Tijdens je zwangerschap sta je onder controle van de verloskundige – of als daar een medische reden voor is – onder controle van een gynaecoloog. Altijd een geruststellend idee dat iemand het prille leven dat in je buik zit in de gaten houdt. Bij de controles hoort ook het aanbieden van bijvoorbeeld de twintig weken echo en het doen van eventuele prenatale tests. Een voorbeeld van zo’n test is een test die de kans berekent op een kind met het Syndroom van Down.
Weinig animo
Uit onderzoek is gebleken dat slechts vijfentwintig procent van de zwangere vrouwen in Nederland kiezen voor prenataal onderzoek naar het Downsyndroom.
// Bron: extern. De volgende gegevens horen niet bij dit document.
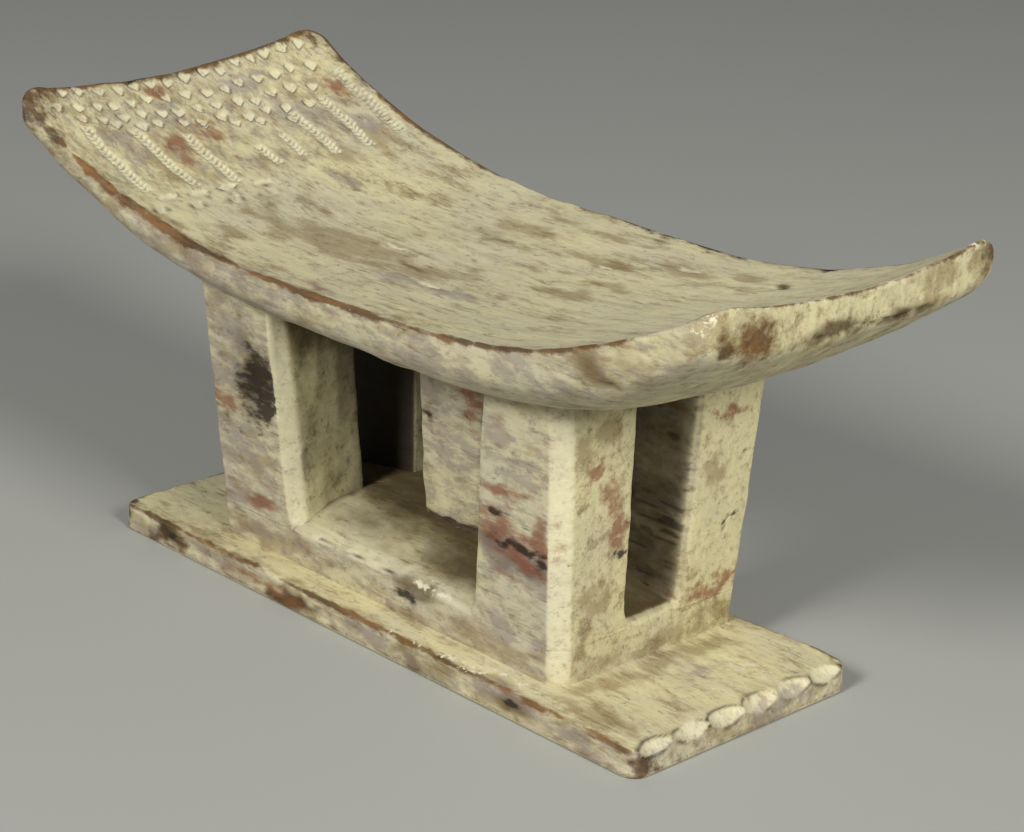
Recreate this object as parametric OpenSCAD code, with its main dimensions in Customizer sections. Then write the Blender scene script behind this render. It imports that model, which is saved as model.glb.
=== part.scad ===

In vergelijking met andere landen in de Europese Unie zijn wij uniek met zo’n laag aantal deelnemende vrouwen. In andere EU-landen ligt dit percentage aanmerkelijk hoger, namelijk tussen de vijftig en tachtig procent!
Is het onze Hollandse nuchterheid die maakt dat wij niet massaal dit onderzoek laten doen? Volgens kinderarts Michel Wijerman is de reden dat hier de opvatting heerst dat alleen oudere vrouwen een verhoogde kans hebben op een kind met het Syndroom van Down. Dit idee wordt mogelijk versterkt door het feit dat vrouwen onder de 35 jaar de test niet eens vergoed krijgen van de zorgverzekering.
Vlokkentest en vruchtwaterpunctie
De vlokkentest is een veelgebruikt onderzoek om te controleren of het ongeboren kind een chromosoom afwijking heeft of niet. Via de vagina of buikwand wordt dan een stukje placentaweefsel weggenomen. Binnen twee weken is de uitslag van deze test bekend. De vlokkentest kan alleen aangeven of er sprake is van een chromosoomafwijking (zoals bijvoorbeeld het Syndroom van Down). Het zegt verder niets over de gezondheid van het kind of eventuele andere aandoeningen.
De tweede test is de vruchtwaterpunctie. Dit onderzoek wordt gedaan rond de vijftiende of zestiende week van de zwangerschap. Voor dit onderzoek wordt wat vruchtwater afgenomen, dit gebeurt via een naald die door de buikwand is ingebracht. Op de uitslag moet je ongeveer drie weken wachten.
Beide onderzoeken zijn niet geheel zonder risico. Beide testen kunnen een miskraam veroorzaken. Bij de vlokkentest is dit risico 0,5 % en bij de vruchtwaterpunctie is het risico 1 op de 300. Mogelijk dat de angst voor een miskraam ook de keuze van de Nederlandse vrouw beïnvloedt om deze testen maar aan hen voorbij te laten gaan.